There are many subtler examples of this throughout Black Clover, including the fact that the discrimination that Black Bulls member Grey originally experiences is a repeat of what happened to Nero 500 years ago. In chapter 204, a flashback reveals that Nero was originally a noble who became a slave because society viewed her magic as worthless. But then her master, the soon-to-be first Wizard King Lemiel Silvamillion Clover, realizes her power’s true potential – which ends up saving his life, allowing him to help Asta and his friends half a millennium later. In the present day, Grey was originally cast aside just because she could only transform. However, Yami, being the lover of rejects that he is, takes her under his wing.

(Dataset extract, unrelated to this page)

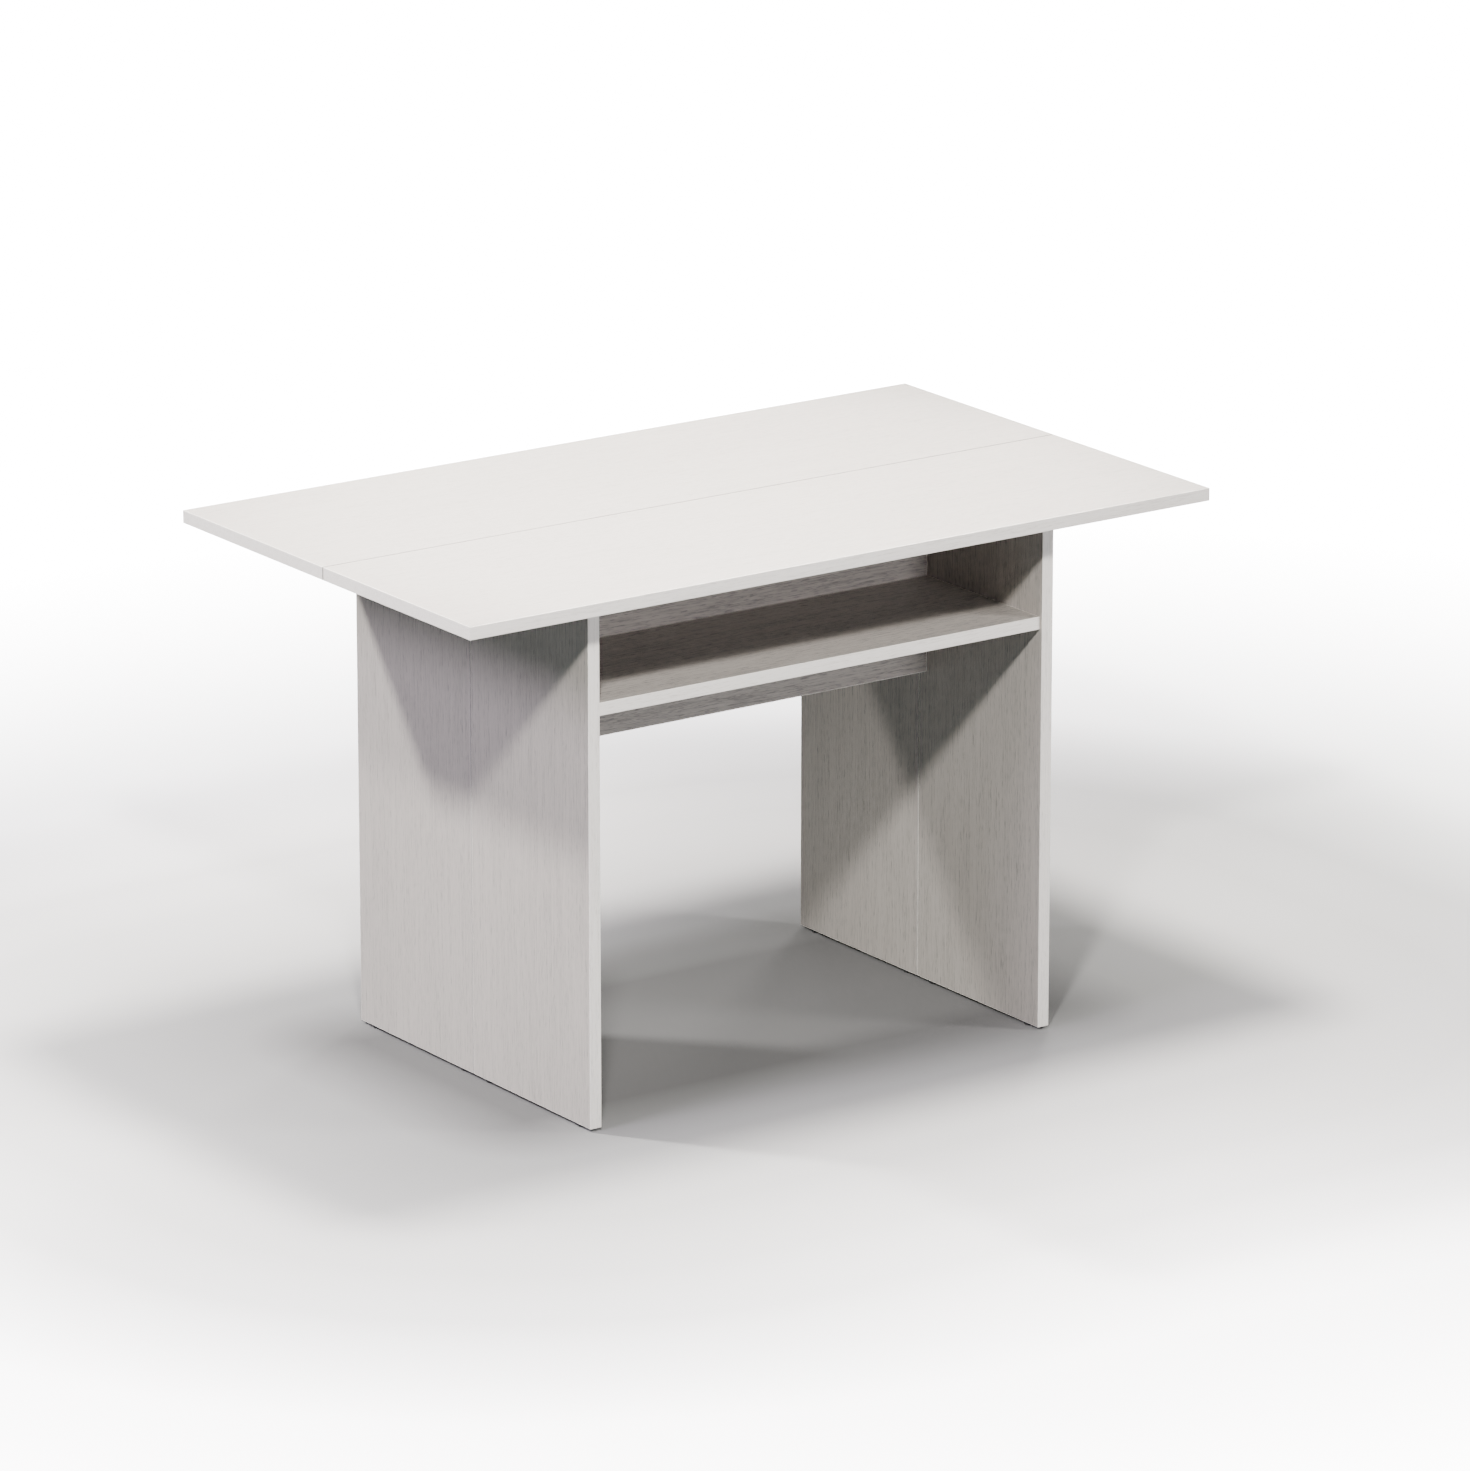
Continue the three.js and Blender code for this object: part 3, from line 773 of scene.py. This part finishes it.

What all of these examples share is that a character from the present day repeats a tragic event perpetrated by someone important to them from an earlier generation. In My Hero Academia, Deku chooses to make the same mistakes as All Might did by shouldering the burden of One For All alone. However, Deku has friends who save him from this darkness while All Might didn’t, creating a more positive outcome as a result. Black Clover‘s version of this is much darker as Vanica successfully bates Noelle into resorting to extreme violence just like Noelle’s own mother, in what the manga is now depicting as a mistake. Other events in Black Clover concerning characters who are by no means connected explore this dynamic further through the lens of another Black Clover theme: Bigotry. Fans might be enthralled by Deku and All Might’s unique relationship in My Hero Academia, but Black Clover is darkening and expanding upon this chemistry in ways that few shonen attempt.